Deutschland hat wie kein anderes Land vom EU-Binnenmarkt und der gemeinsamen Währung profitiert. Zweifellos kostet der Weg aus der Eurokrise jetzt Mut und Geld. Viel Geld, und ich gebe auch offen zu, dass es in meinen Augen letztlich keine Gewähr dafür gibt, dass das was wir jetzt an Hilfsmaßnahmen machen, tatsächlich zum Erfolg führen wird. Aber es ist der schlüssigste Plan und ohne seine Umsetzung, wären katastrophale politischen und wirtschaftlichen Folgen gerade für Deutschland gewiss. Unsere Exportindustrie, die einen ganz wesentlichen Anteil an unserem Wohlstand hat, würde unter massiven Druck geraten. Und ein Zusammenbruch der Bank- und Versicherungsbranche wäre nicht ausgeschlossen, mit unabsehbaren Folgen für unser Währungssystem, genauso wie bspw. für die deutschen Sozialsysteme.

Das Karlsruher Bundesverfassungsgericht hat gerade noch einmal bestätigt, dass sowohl die Kredithilfen für Griechenland als auch der Euro-Rettungsschirm verfassungsgemäß zustande gekommen sind. Außerdem hat das Gericht die Parlamentsrechte gestärkt. Die grüne Bundestagsfraktion fühlt sich durch das Urteil in ihrem bisherigen Kurs bestätigt. Wir Grünen setzen uns für eine demokratisch sauber legitimierte Entscheidung, ein starke Mitbestimmung des Parlaments und einen Rettungsschirm ein, der uns in die Lage versetzt, die aktuellen Probleme anzugehen und Deutschland und Europa vor den drohenden, sehr realen Bedrohungen zu bewahren. Im Vorfeld der heutigen Abstimmung haben wir Grünen uns dafür eingesetzt, dass der Bundestag grundsätzlich zustimmen muss, bevor sich Deutschland an einem Kreditpaket beteiligt. Gleichzeitig fordern wir, dass die Bundesregierung den Bundestag frühzeitig und umfassend informiert.

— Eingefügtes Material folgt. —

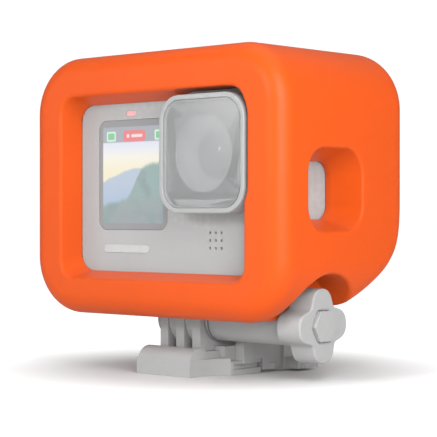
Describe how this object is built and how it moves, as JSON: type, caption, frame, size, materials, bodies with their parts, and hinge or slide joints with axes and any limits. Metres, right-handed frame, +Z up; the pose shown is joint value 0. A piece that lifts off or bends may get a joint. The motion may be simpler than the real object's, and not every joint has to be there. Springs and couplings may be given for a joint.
{
  "type": "action camera",
  "caption": "Small action camera in a thick foam float case, on a quick-release buckle with folding-finger tilt joint and long thumb screw.",
  "frame": {"origin": "centre of the part's box on the surface it stands on", "axes": "+X to the lens side, +Y to the back, +Z up; the lens looks along -Y"},
  "size_m": [0.0944, 0.054, 0.0883],
  "materials": {
    "orange_foam": "matte, closed-cell foam skin",
    "camera_shell": "fine satin texture",
    "mount_plastic": "satin moulded",
    "button_plastic": "satin",
    "dark_plastic": "matte",
    "inner_plastic": "matte",
    "seal_rubber": "matte",
    "steel": "brushed",
    "heat_sink_metal": "satin",
    "cover_glass": "clear, polished",
    "lens_glass": "coated, polished",
    "screen_glass": "polished",
    "display_panel": "glossy",
    "light_pipe": "translucent red",
    "badge_plastic": "smooth",
    "circuit_board": "solder mask",
    "battery_wrap": "smooth wrap"
  },
  "bodies": {
    "mount": {"mount_buckle": "mount_plastic", "lock_nut": "steel"},
    "left_arm": {"latch_arm_left": "mount_plastic"},
    "right_arm": {"latch_arm_right": "mount_plastic"},
    "screw_feed": {"screw_washer": "steel"},
    "screw": {"thumb_knob": "mount_plastic", "screw_sleeve": "mount_plastic", "clamp_bolt": "steel"},
    "lens_cover": {"lens_cover_frame": "camera_shell", "lens_cover_glass": "cover_glass", "lens_cover_seal": "seal_rubber"},
    "shutter": {"shutter_button": "button_plastic"},
    "mode": {"mode_button": "button_plastic"},
    "camera": {"float_case": "orange_foam", "front_housing": "camera_shell", "rear_housing": "camera_shell", "housing_gasket": "seal_rubber", "housing_screws": "steel", "finger_left": "mount_plastic", "finger_right": "mount_plastic", "finger_pins": "steel", "finger_base": "steel", "lens_boss": "camera_shell", "lens_barrel": "dark_plastic", "front_lens": "lens_glass", "rear_lens": "lens_glass", "sensor_board": "circuit_board", "main_board": "circuit_board", "heat_sink": "heat_sink_metal", "front_display": "display_panel", "front_display_window": "screen_glass", "touch_screen": "dark_plastic", "touch_screen_glass": "screen_glass", "status_light": "light_pipe", "front_badge": "badge_plastic", "microphone": "dark_plastic", "speaker": "dark_plastic", "battery": "battery_wrap", "battery_door": "button_plastic", "door_seal": "seal_rubber", "door_hinge_pin": "steel", "door_latch": "button_plastic", "usb_port": "steel", "card_slot": "steel", "memory_card": "inner_plastic", "shutter_switch": "inner_plastic", "mode_switch": "inner_plastic"}
  },
  "joints": [
    {"name": "camera_tilt", "type": "hinge", "parent": "mount", "child": "camera", "pos_m": [0, -0.00655, 0.0148], "axis": [1, 0, 0], "range_deg": [-35, 30]},
    {"name": "screw_slide", "type": "slide", "parent": "mount", "child": "screw_feed", "axis": [1, 0, 0], "range_m": [0, 0.0024]},
    {"name": "screw_turn", "type": "hinge", "parent": "screw_feed", "child": "screw", "pos_m": [0, -0.00655, 0.0148], "axis": [1, 0, 0], "range_deg": [0, 1080]},
    {"name": "left_latch", "type": "hinge", "parent": "mount", "child": "left_arm", "pos_m": [-0.0134, -0.00015, 0.005], "axis": [0, 0, -1], "range_deg": [0, 4], "stiffness_Nm_per_rad": 1.2},
    {"name": "right_latch", "type": "hinge", "parent": "mount", "child": "right_arm", "pos_m": [0.0134, -0.00015, 0.005], "axis": [0, 0, 1], "range_deg": [0, 4], "stiffness_Nm_per_rad": 1.2},
    {"name": "cover_slide", "type": "slide", "parent": "camera", "child": "lens_cover", "axis": [0, -1, 0], "range_m": [0, 0.012]},
    {"name": "shutter_press", "type": "slide", "parent": "camera", "child": "shutter", "axis": [0, 0, -1], "range_m": [0, 0.0005], "stiffness_N_per_m": 2500},
    {"name": "mode_press", "type": "slide", "parent": "camera", "child": "mode", "axis": [-1, 0, 0], "range_m": [0, 0.0004], "stiffness_N_per_m": 2000}
  ],
  "couplings": [
    {"joint": "screw_turn", "follows": "screw_slide", "rad_per_m": 7854}
  ]
}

Wir Grüne wollen dazu beitragen, dass die Eurokrise zügig beendet und der Euro dauerhaft stabilisiert wird. Deswegen werden meine Fraktion und ich dem Gesetz heute zustimmen. Gleichzeitig werden wir noch einmal deutlich machen, dass die Aufstockung und die zusätzlichen Instrumentarien zwar wichtige Maßnahmen sind, um die akuten Krisenherde zu bekämpfen und die Finanzmärkte zu beruhigen, es jetzt jedoch essentiell ist, die Ursachen, die erst zur Entstehung der Krise geführt haben, effektiv anzugehen. Ohne die Spekulationskultur der Finanzmärkte und die Verschuldungskultur der Mitgliedsländer – auch Deutschlands- dauerhaft zu beenden, werden – in meinen Augen – auch die jetzt ergriffenen Maßnahmen keine Rettung bringen.

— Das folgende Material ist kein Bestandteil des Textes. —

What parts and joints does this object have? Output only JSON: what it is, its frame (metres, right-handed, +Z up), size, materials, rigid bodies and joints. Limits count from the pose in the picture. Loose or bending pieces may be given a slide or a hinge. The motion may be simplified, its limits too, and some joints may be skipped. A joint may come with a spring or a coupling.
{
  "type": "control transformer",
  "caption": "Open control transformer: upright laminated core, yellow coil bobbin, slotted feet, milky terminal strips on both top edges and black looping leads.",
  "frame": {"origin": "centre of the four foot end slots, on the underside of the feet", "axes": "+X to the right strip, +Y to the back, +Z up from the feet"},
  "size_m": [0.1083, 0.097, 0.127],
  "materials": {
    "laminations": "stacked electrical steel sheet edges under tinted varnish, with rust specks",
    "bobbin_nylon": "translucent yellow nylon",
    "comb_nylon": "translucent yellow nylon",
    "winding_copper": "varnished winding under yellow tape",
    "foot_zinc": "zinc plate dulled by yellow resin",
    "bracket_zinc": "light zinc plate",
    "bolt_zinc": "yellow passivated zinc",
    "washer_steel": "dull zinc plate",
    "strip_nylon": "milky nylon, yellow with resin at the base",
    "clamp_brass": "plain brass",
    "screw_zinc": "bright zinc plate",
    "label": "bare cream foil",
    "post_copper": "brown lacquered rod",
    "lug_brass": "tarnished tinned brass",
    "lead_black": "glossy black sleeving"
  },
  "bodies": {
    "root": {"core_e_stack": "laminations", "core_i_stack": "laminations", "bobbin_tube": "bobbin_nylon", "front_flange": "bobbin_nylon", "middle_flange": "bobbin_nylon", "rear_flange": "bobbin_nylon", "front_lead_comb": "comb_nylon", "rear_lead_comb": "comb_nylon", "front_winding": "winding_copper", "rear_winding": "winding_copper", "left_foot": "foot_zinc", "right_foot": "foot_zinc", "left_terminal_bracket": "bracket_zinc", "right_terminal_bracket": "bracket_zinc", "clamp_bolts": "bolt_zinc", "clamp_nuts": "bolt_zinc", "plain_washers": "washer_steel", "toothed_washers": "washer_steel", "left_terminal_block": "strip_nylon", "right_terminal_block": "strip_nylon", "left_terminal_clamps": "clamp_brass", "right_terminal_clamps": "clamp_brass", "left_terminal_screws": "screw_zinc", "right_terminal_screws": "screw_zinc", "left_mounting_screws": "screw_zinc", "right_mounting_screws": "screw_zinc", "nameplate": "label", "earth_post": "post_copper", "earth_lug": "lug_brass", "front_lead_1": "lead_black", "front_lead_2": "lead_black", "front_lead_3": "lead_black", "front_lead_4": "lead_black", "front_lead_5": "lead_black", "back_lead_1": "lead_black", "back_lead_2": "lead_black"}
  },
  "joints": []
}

Der erweiterte Euro-Rettungsschirm ist eben nur ein Baustein von vielen. Wir brauchen nun zügig den dauerhaften Europäischer Stabilisierungsmechanismus (ESM), der als dauerhafter Krisenmechanismus den Euro stützen kann, indem er klare Regeln für Finanz-Notfälle schafft und spekulative Wetten gegen einzelne Euro-Staaten verhindert. Der ESM wird auch die Beteiligung des Privatsektors ermöglichen, wenn künftig die Insolvenz von EU-Mitgliedsstaaten festgestellt wird. Damit wird der ESM den Weg für ein geordnetes Insolvenzverfahren für Euro-Staaten ebnen. Unsere vollständigen Forderungen und unsere weitergehenden Lösungsansätze für die Beendung der Eurokrise finden Sie in unserem Entschließungsantrag, über den wir heute ebenfalls im Bundestag abgestimmt haben.

An dieser Stelle möchte ich noch auf unser auf der diesjährigen Herbstklausur der grünen Bundestagsfraktion vom 31. August 2011 beschlossenes Papier verweisen. In unserem Beschluss „Für ein starkes Europa und einen europäischen Weg aus der Krise“ finden Sie zahlreiche weitere Informationen.

Ich hoffe, ich konnte Ihnen die Beweggründe meiner Endscheidung ein Stück weit darlegen. Meine Fraktion und ich haben die Entscheidung, die zweifellos zu den wichtigsten des Bundestages überhaupt gehören wird, äußerst ernst genommen und unsere Position, auch in Absprache mit zahlreichen Experten, sorgfältig abgewogen.